- [Source material]:
==*==

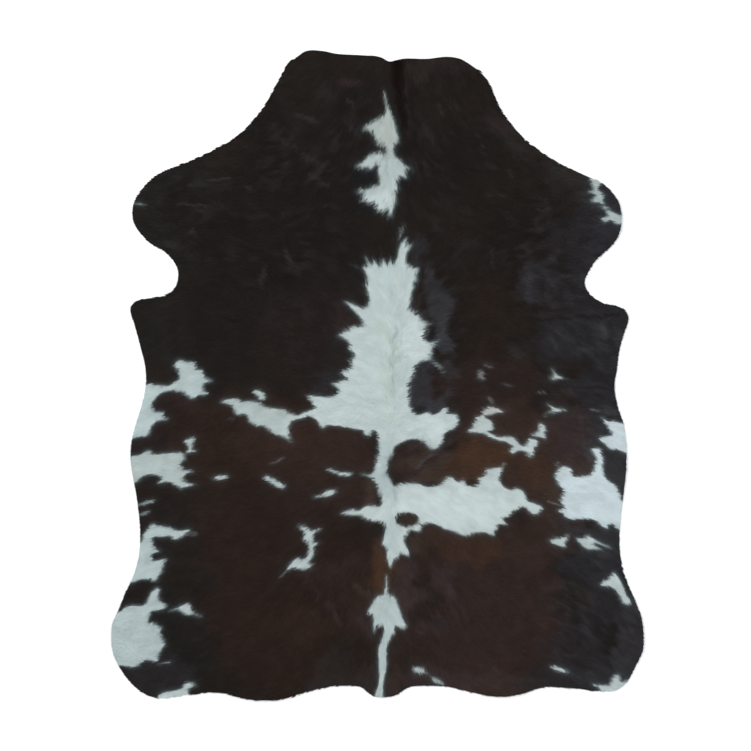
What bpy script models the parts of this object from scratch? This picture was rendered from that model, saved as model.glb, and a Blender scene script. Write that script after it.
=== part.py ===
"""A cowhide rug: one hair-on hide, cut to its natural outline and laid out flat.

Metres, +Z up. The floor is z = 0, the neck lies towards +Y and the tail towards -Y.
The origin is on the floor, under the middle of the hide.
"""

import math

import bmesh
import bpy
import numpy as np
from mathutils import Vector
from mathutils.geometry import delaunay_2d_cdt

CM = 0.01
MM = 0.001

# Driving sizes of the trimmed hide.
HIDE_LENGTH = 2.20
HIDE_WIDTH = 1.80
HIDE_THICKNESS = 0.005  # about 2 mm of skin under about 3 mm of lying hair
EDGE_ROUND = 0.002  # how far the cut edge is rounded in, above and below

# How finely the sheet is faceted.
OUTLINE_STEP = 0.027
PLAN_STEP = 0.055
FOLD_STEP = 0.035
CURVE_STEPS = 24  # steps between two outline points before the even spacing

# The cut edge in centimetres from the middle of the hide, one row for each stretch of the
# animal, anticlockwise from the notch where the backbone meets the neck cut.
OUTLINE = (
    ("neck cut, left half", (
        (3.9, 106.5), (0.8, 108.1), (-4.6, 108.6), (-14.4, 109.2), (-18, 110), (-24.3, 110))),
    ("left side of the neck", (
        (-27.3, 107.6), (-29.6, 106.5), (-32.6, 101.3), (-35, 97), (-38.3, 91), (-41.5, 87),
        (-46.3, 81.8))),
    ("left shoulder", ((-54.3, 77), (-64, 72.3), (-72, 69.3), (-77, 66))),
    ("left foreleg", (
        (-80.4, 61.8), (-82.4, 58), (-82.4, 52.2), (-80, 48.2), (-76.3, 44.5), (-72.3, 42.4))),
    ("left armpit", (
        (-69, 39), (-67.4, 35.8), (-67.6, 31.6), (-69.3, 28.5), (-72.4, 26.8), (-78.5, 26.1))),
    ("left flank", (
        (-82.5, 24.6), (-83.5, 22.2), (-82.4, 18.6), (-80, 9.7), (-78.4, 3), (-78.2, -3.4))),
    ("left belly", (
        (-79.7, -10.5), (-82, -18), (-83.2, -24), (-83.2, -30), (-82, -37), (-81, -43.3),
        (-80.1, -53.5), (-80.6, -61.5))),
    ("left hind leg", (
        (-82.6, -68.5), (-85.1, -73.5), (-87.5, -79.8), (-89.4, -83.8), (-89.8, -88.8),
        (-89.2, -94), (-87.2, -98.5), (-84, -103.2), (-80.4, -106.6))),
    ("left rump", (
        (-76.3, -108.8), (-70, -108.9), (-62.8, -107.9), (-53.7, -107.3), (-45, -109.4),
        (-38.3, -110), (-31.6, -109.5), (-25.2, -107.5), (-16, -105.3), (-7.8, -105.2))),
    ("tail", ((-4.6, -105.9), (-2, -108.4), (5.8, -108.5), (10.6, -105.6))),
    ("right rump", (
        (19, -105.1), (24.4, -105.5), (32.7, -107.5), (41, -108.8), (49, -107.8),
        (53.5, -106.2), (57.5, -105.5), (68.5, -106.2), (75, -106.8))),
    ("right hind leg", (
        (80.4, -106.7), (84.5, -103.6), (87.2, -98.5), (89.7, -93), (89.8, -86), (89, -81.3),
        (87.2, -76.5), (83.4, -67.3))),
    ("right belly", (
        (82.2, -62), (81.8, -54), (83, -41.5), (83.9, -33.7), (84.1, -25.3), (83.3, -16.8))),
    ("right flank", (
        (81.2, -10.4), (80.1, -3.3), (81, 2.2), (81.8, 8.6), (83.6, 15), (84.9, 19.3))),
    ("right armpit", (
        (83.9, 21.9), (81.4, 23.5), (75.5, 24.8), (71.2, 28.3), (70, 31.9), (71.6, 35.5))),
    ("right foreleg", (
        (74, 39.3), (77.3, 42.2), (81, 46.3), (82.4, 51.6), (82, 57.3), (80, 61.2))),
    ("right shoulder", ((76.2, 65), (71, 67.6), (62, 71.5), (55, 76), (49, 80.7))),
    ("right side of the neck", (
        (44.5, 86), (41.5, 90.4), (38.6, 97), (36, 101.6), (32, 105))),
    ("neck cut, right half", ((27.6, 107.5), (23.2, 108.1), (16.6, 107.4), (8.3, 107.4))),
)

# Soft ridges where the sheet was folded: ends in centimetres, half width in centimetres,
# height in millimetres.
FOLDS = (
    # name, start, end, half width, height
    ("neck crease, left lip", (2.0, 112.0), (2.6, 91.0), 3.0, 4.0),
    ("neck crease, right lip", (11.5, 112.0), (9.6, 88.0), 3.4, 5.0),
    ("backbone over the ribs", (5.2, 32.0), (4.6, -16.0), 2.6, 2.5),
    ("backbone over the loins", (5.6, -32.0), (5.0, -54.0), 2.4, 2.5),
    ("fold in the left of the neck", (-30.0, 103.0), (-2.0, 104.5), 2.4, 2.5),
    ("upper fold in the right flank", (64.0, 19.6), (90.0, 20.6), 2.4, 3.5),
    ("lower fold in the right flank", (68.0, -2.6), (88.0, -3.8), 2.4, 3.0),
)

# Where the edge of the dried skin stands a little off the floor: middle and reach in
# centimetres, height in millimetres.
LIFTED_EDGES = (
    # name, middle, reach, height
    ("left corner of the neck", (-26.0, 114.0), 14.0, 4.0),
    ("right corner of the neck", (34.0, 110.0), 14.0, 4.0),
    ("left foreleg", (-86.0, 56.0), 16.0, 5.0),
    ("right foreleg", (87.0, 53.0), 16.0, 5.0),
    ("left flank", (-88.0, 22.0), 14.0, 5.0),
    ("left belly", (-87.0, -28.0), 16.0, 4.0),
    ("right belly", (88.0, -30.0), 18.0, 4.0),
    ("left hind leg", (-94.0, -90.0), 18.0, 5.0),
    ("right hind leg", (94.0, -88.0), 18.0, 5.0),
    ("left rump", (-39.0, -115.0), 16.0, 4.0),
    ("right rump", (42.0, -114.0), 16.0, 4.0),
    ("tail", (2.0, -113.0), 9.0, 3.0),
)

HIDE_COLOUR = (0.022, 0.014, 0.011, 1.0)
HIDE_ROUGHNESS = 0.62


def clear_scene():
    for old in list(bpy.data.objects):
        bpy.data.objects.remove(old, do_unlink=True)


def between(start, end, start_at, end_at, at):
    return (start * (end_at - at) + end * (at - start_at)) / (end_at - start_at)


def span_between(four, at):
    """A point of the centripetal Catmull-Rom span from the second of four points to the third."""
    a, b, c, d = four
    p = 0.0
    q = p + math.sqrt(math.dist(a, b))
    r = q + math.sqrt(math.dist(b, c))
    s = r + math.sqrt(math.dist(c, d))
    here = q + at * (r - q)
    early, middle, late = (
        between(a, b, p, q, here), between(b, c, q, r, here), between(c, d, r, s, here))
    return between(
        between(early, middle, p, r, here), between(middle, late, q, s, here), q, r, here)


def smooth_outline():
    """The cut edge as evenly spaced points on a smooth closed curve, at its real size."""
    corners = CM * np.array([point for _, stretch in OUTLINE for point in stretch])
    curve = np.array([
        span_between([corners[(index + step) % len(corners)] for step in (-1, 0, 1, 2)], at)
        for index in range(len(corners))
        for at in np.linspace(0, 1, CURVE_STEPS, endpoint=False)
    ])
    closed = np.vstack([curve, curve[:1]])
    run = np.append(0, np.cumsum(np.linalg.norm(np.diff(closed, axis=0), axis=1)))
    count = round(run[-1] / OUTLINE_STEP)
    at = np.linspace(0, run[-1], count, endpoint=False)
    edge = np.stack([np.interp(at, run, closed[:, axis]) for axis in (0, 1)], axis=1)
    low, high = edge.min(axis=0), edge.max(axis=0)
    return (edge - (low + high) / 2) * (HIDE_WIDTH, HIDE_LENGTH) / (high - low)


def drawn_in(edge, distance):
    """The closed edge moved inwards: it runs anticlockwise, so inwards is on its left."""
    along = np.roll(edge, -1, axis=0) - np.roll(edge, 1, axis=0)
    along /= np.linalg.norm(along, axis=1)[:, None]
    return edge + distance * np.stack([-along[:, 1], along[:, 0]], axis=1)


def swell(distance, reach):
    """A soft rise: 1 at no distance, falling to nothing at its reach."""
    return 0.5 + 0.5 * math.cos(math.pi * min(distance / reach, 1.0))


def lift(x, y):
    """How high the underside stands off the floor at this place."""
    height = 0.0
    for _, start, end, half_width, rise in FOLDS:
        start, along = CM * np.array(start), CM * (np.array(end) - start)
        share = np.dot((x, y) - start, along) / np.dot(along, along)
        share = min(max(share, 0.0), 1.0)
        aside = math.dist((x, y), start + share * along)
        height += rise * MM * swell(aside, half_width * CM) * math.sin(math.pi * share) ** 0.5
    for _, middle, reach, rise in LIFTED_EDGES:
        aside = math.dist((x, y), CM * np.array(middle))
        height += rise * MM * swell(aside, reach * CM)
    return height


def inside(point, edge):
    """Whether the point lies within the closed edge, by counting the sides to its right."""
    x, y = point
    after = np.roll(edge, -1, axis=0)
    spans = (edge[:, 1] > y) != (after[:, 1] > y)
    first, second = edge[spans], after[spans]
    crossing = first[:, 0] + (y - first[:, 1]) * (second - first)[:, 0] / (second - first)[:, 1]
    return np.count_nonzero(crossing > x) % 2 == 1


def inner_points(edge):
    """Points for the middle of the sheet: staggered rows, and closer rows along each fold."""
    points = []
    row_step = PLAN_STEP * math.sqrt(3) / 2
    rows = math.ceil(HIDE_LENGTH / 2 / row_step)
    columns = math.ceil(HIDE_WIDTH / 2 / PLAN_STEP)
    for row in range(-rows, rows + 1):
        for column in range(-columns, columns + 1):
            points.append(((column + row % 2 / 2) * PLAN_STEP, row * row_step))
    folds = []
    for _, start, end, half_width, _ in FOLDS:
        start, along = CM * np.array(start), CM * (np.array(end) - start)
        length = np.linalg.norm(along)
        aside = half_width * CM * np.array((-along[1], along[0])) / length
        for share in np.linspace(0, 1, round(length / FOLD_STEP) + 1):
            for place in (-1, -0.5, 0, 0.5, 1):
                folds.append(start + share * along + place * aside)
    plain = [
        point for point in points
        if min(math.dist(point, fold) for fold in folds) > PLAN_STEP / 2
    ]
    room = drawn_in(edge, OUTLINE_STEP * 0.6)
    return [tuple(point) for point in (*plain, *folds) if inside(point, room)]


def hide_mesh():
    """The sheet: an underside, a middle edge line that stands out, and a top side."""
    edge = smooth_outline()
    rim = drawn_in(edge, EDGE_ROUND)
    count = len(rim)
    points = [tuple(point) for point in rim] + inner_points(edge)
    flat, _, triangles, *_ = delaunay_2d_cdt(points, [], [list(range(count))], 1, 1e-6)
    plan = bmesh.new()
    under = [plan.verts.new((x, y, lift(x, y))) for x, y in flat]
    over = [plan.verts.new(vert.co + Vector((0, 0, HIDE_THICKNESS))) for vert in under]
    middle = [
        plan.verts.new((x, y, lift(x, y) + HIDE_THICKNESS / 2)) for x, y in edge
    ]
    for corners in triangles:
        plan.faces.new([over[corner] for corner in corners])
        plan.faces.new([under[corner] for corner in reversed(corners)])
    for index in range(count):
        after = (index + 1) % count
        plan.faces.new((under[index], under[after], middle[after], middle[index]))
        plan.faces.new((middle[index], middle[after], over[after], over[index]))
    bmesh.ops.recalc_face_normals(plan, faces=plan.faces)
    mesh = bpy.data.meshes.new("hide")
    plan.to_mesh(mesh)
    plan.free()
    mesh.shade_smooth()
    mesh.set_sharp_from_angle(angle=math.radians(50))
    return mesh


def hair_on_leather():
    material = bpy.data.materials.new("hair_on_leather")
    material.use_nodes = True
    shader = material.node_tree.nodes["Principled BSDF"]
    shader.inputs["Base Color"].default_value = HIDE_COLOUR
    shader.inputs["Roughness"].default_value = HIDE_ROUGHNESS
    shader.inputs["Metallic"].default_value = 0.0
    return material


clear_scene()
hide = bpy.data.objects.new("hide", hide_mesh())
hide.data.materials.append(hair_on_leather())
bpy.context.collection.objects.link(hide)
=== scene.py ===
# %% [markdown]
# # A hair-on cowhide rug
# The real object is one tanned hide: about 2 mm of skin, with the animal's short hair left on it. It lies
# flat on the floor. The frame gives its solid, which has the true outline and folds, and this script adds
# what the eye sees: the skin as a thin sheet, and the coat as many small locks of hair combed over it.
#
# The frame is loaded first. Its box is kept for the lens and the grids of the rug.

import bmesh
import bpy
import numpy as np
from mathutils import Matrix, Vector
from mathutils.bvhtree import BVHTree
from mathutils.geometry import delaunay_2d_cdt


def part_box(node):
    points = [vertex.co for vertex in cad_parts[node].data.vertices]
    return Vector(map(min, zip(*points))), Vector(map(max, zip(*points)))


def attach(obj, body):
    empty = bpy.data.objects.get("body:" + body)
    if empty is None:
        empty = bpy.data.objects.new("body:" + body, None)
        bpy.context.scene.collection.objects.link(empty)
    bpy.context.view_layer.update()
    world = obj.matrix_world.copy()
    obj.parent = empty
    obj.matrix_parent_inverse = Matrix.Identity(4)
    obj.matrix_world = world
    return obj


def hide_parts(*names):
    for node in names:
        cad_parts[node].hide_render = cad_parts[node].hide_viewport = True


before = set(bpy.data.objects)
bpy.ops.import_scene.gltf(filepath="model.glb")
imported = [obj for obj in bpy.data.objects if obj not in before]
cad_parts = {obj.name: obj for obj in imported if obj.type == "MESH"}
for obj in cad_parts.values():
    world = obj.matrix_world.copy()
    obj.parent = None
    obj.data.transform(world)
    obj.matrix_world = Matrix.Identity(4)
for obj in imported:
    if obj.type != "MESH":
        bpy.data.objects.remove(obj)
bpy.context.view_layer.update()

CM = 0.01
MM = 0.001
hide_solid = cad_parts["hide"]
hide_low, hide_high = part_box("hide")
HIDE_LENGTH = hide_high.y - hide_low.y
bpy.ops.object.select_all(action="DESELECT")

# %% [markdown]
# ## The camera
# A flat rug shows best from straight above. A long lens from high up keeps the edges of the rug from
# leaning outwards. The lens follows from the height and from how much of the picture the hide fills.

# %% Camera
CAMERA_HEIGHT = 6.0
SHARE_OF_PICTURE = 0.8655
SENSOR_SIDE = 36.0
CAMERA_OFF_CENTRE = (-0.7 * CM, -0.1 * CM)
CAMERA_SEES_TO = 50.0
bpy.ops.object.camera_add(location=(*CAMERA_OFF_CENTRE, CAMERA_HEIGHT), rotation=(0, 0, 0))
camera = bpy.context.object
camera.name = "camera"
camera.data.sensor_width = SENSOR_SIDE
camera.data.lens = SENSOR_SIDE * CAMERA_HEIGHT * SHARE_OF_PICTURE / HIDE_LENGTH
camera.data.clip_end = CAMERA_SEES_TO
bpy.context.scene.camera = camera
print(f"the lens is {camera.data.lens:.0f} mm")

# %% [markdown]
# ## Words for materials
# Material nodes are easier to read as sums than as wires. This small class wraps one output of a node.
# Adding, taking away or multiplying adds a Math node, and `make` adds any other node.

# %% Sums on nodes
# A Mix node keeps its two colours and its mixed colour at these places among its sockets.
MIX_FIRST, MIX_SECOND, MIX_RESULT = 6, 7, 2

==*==

- [Task details]: Repeat, exactly and only, the lines from the beginning of the material through the line that contains "laid out flat.".

- [Exercise output]:
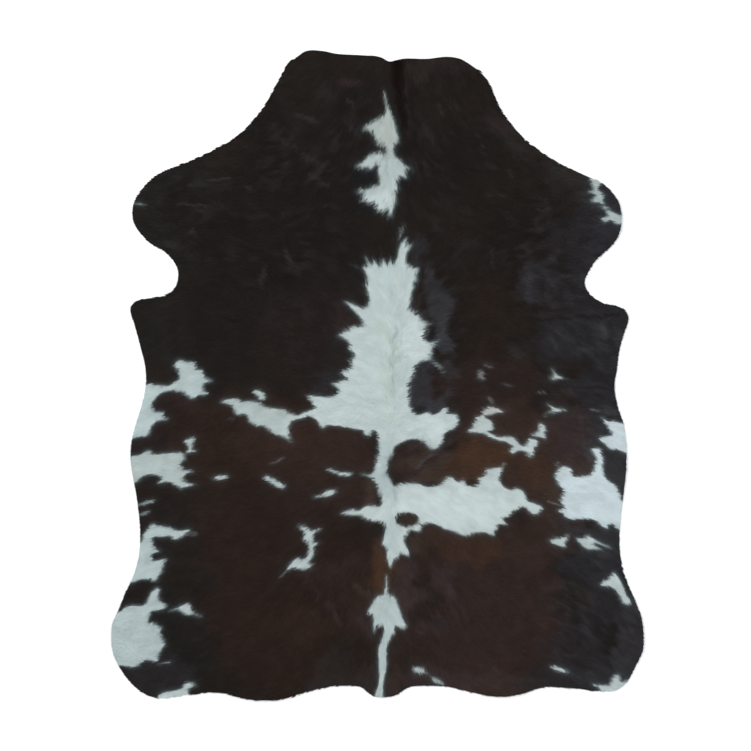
What bpy script models the parts of this object from scratch? This picture was rendered from that model, saved as model.glb, and a Blender scene script. Write that script after it.
=== part.py ===
"""A cowhide rug: one hair-on hide, cut to its natural outline and laid out flat.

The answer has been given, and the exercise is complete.